The Paris Exposition of 1900 had created a climate for change. Railway companies felt “a strong obligation to enhance the cityscape,” notes Sutcliffe. Both the Gare de Lyon and the Gare d’Orsay (now the Musée d’Orsay) were “variants of the classical style, though the Gare de Lyon, standing at the gateway to the east end, was more daring, using symbolism, the picturesque, expressionism and height.… [It] epitomizes public architecture in Paris at the height of the Belle Époque.”

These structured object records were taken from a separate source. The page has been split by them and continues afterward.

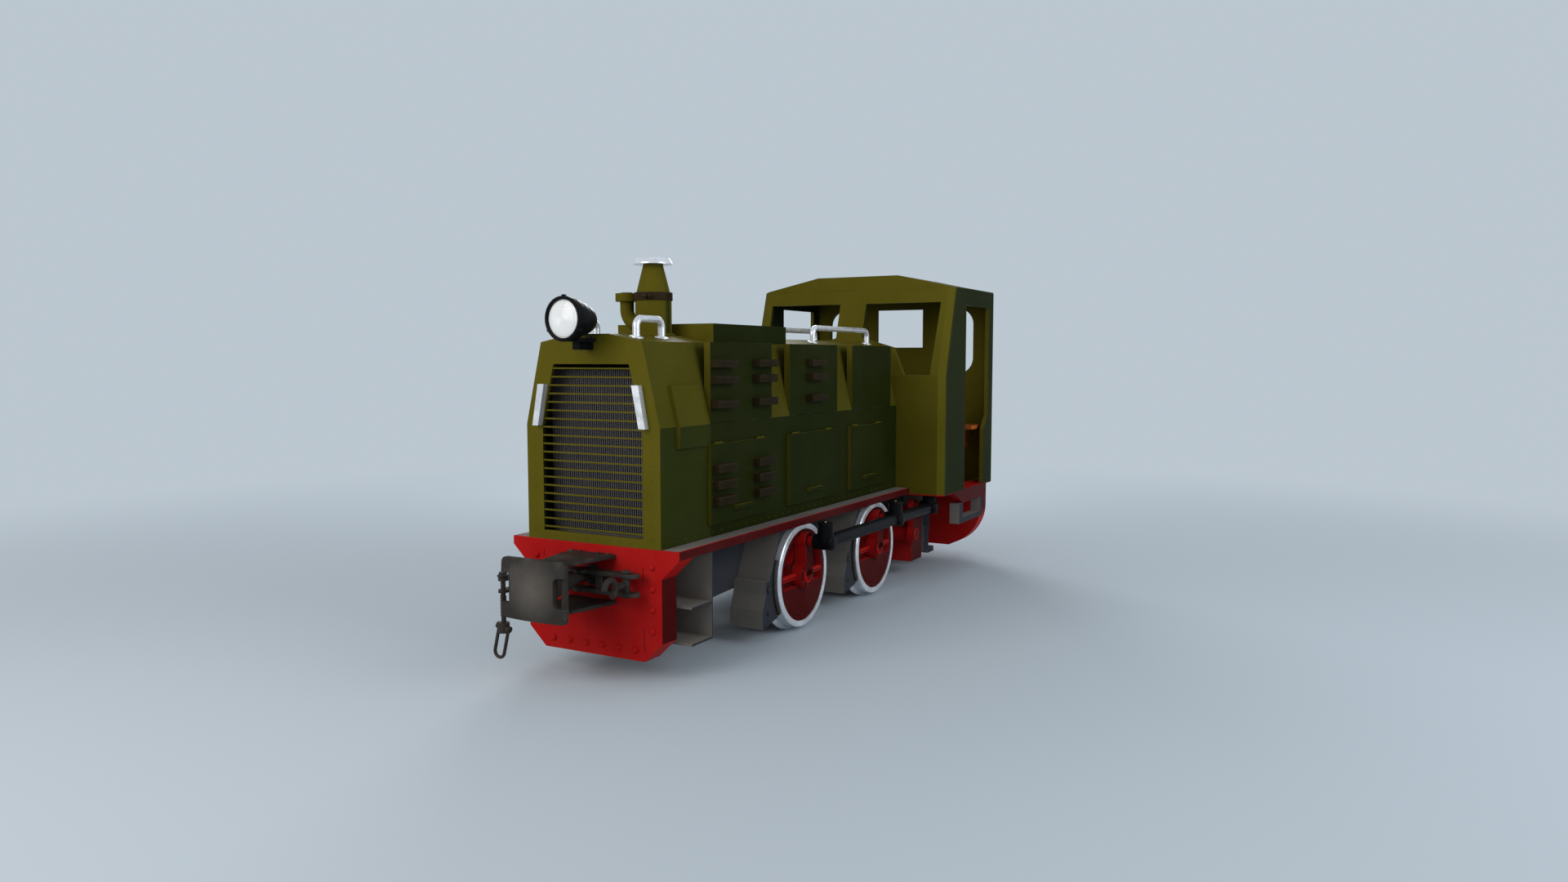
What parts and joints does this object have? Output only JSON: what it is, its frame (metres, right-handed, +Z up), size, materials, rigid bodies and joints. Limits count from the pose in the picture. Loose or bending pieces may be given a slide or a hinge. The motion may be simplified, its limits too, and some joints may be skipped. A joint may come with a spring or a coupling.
{
  "type": "diesel locomotive",
  "caption": "Narrow-gauge diesel locomotive with long hood, open-sided rear cab, side rods driven by a jackshaft, and centre buffers with equalising levers.",
  "frame": {"origin": "on the floor under the middle of the locomotive, level with the lowest point of the wheel flanges", "axes": "+X towards the hood end, +Y to the left side, +Z up"},
  "size_m": [5.8938, 1.865, 2.6478],
  "materials": {
    "olive_paint": "satin olive green paint",
    "green_paint": "satin dark green paint",
    "red_paint": "gloss red paint",
    "frame_grey": "dark grey paint, matt",
    "louvre_brown": "dark brown paint, matt",
    "polished_steel": "polished steel",
    "black_enamel": "black enamel",
    "coupler_iron": "bare forged iron, worn",
    "radiator_core": "dull grey metal",
    "seat_wood": "varnished wood",
    "lens_glass": "frosted lens glass",
    "brass_fittings": "dull brass",
    "black_rubber": "matt black rubber",
    "engine_grey": "grey machinery paint"
  },
  "bodies": {
    "root": {"frame": "frame_grey", "front_headstock": "red_paint", "rear_headstock": "red_paint", "footplate": "frame_grey", "footplate_edges": "red_paint", "steps": "frame_grey", "brake_blocks": "frame_grey", "sandboxes": "red_paint", "hood_nose": "olive_paint", "hood_shell": "green_paint", "side_panels": "green_paint", "filter_housing": "green_paint", "grille_slats": "olive_paint", "radiator": "radiator_core", "trim_bars": "polished_steel", "upper_louvres": "louvre_brown", "exhaust_stack": "olive_paint", "stack_cap": "polished_steel", "intake_elbow": "olive_paint", "headlight": "black_enamel", "hood_handrails": "polished_steel", "engine": "engine_grey", "cab_front": "olive_paint", "cab_left_side": "green_paint", "cab_right_side": "green_paint", "cab_rear": "olive_paint", "cab_roof": "olive_paint", "cab_floor": "red_paint", "driver_seat": "seat_wood", "control_desk": "engine_grey", "front_buffer": "coupler_iron", "rear_buffer": "coupler_iron"},
    "front_lever": {"front_lever": "coupler_iron", "front_screw_link": "coupler_iron"},
    "rear_lever": {"rear_lever": "coupler_iron", "rear_screw_link": "coupler_iron"},
    "front_wheelset": {"front_wheelset": "red_paint", "front_tyres": "polished_steel"},
    "rear_wheelset": {"rear_wheelset": "red_paint", "rear_tyres": "polished_steel"},
    "jackshaft": {"jackshaft": "red_paint"},
    "left_side_rod": {"left_side_rod": "black_enamel"},
    "right_side_rod": {"right_side_rod": "black_enamel"},
    "left_flap_1": {"left_flap_1": "green_paint"},
    "left_flap_2": {"left_flap_2": "green_paint"},
    "left_flap_3": {"left_flap_3": "green_paint"},
    "right_flap_1": {"right_flap_1": "green_paint"},
    "right_flap_2": {"right_flap_2": "green_paint"},
    "right_flap_3": {"right_flap_3": "green_paint"}
  },
  "joints": [
    {"name": "front_wheels_turn", "type": "hinge", "parent": "root", "child": "front_wheelset", "pos_m": [0.809, 0, 0.3955], "axis": [0, 1, 0], "continuous": true},
    {"name": "rear_wheels_turn", "type": "hinge", "parent": "root", "child": "rear_wheelset", "pos_m": [-0.445, 0, 0.3955], "axis": [0, 1, 0], "continuous": true},
    {"name": "jackshaft_turn", "type": "hinge", "parent": "root", "child": "jackshaft", "pos_m": [-1.202, 0, 0.3955], "axis": [0, 1, 0], "continuous": true},
    {"name": "left_rod_pin", "type": "hinge", "parent": "front_wheelset", "child": "left_side_rod", "pos_m": [0.809, 0.77, 0.6395], "axis": [0, 1, 0], "continuous": true},
    {"name": "right_rod_pin", "type": "hinge", "parent": "front_wheelset", "child": "right_side_rod", "pos_m": [1.053, -0.77, 0.3955], "axis": [0, 1, 0], "continuous": true},
    {"name": "left_flap_1_hinge", "type": "hinge", "parent": "root", "child": "left_flap_1", "pos_m": [1.527, 0.509, 1.393], "axis": [1, 0, 0], "range_deg": [0, 95]},
    {"name": "left_flap_2_hinge", "type": "hinge", "parent": "root", "child": "left_flap_2", "pos_m": [0.5095, 0.509, 1.393], "axis": [1, 0, 0], "range_deg": [0, 95]},
    {"name": "left_flap_3_hinge", "type": "hinge", "parent": "root", "child": "left_flap_3", "pos_m": [-0.452, 0.509, 1.393], "axis": [1, 0, 0], "range_deg": [0, 95]},
    {"name": "right_flap_1_hinge", "type": "hinge", "parent": "root", "child": "right_flap_1", "pos_m": [1.527, -0.509, 1.393], "axis": [-1, 0, 0], "range_deg": [0, 95]},
    {"name": "right_flap_2_hinge", "type": "hinge", "parent": "root", "child": "right_flap_2", "pos_m": [0.5095, -0.509, 1.393], "axis": [-1, 0, 0], "range_deg": [0, 95]},
    {"name": "right_flap_3_hinge", "type": "hinge", "parent": "root", "child": "right_flap_3", "pos_m": [-0.452, -0.509, 1.393], "axis": [-1, 0, 0], "range_deg": [0, 95]},
    {"name": "front_lever_pivot", "type": "hinge", "parent": "root", "child": "front_lever", "pos_m": [2.482, 0, 0.625], "axis": [0, 0, 1], "range_deg": [-5, 5]},
    {"name": "rear_lever_pivot", "type": "hinge", "parent": "root", "child": "rear_lever", "pos_m": [-2.482, 0, 0.625], "axis": [0, 0, 1], "range_deg": [-5, 5]}
  ],
  "couplings": [
    {"joint": "rear_wheels_turn", "follows": "front_wheels_turn", "ratio": 1},
    {"joint": "jackshaft_turn", "follows": "front_wheels_turn", "ratio": 1},
    {"joint": "left_rod_pin", "follows": "front_wheels_turn", "ratio": -1},
    {"joint": "right_rod_pin", "follows": "front_wheels_turn", "ratio": -1}
  ]
}
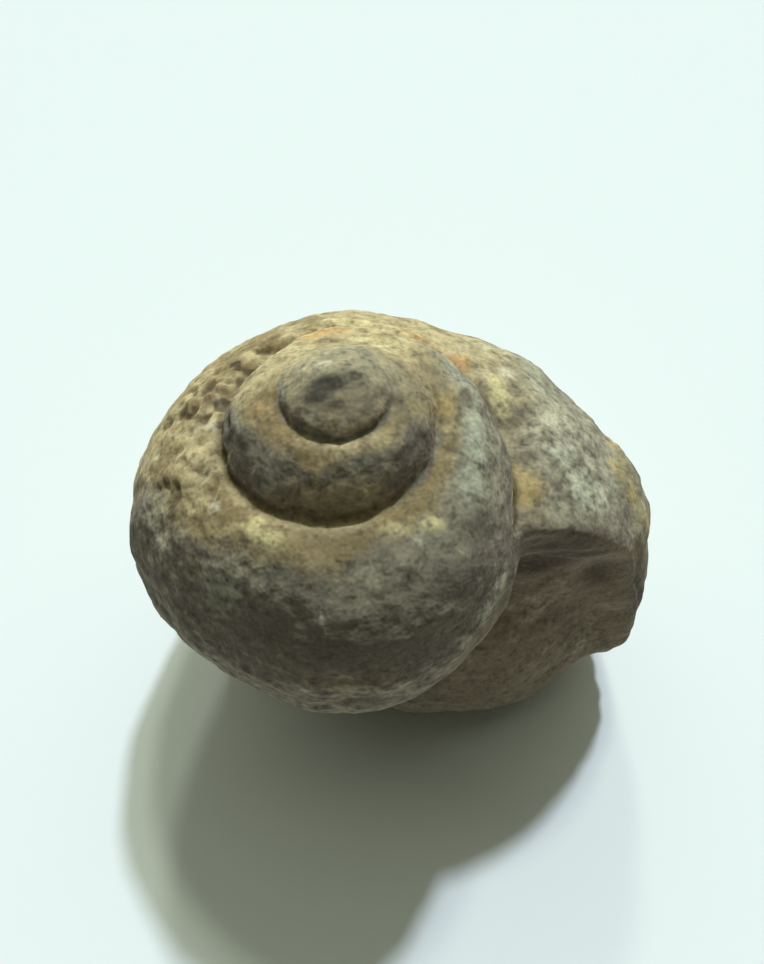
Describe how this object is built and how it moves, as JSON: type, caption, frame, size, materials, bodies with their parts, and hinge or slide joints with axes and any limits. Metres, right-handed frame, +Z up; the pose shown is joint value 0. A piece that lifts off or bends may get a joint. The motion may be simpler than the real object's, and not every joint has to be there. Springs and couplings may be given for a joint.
{
  "type": "fossil snail shell",
  "caption": "Stone cast of a coiled snail shell with a short stepped spire and a rock-filled mouth, standing on its worn flat base.",
  "frame": {"origin": "where the coil's axis meets the worn base that the stone stands on", "axes": "+Z up along the coil's axis, +X towards the broken mouth, which faces -Y"},
  "size_m": [0.0678, 0.0545, 0.0674],
  "materials": {
    "weathered_limestone": "dull weathered grey-brown limestone with tan and ochre patches and fine pits"
  },
  "bodies": {
    "root": {"fossil_shell": "weathered_limestone"}
  },
  "joints": []
}
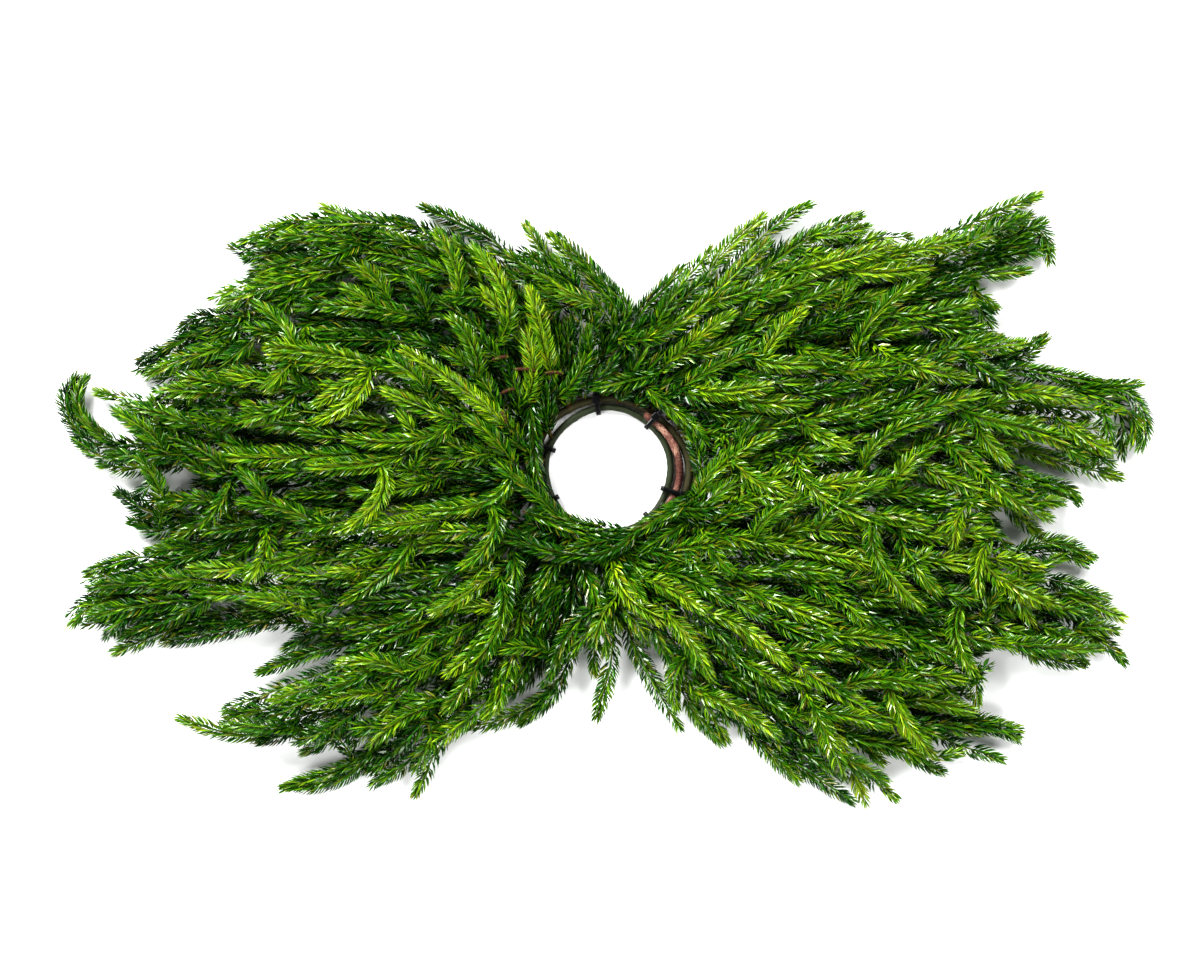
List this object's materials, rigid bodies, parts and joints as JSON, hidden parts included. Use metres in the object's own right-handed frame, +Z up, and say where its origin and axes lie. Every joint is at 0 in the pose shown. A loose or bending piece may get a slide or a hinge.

Architect Marius Toudoire created, says Sutcliffe, “languorous sculpture springing directly from the walls, and the colorful decoration recalled the architecture of luxury hotels and casinos on the Côte d’Azur.” For present-day visitors, the legendary Train Bleu restaurant is “the world’s most palatial station restaurant in a lush neo-rococo.” Lunch or dinner is a feast for the senses, and though reviews of the cuisine vary, I found the food to be delicious, and the service elegant (pommes gaufrettes served in a silver bowl, for example.) My rack of lamb arrived on a Christofle slicing trolley, which had a hood of embossed silver.

Le Train Bleu’s fabulous murals of high society enjoying themselves in Lyon and the Riviera, its richly carved moldings, crystal chandeliers, and velvet drapes make even a cup of coffee memorable in the adjoining bar, Le Club Américain. The restaurant is listed as a historic site. In an elegant glass case are mementos, from the signature china to the Train Bleu watch.

GARE MONTPARNASSE

This startlingly modern station on boulevard Montparnasse was rebuilt to serve the TGV to the Atlantic coast, including Nantes and Quimper as of 1990. It forms a glass and concrete complex with the 1973 Tour Montparnasse, which soars to fifty-nine stories over the once-Bohemian district. Sutcliffe calls the Gare Montparnasse nothing more than a “modest practicality,” but it appeals with its broad arched views of the surrounding area, its restaurants judiciously placed on the perimeter of the upper level.

Whether or not the charms and unexpected comforts of the train stations persuade you to “préférer le train,” you can savor the pleasures of the journey—past and present—simply by visiting the stations themselves.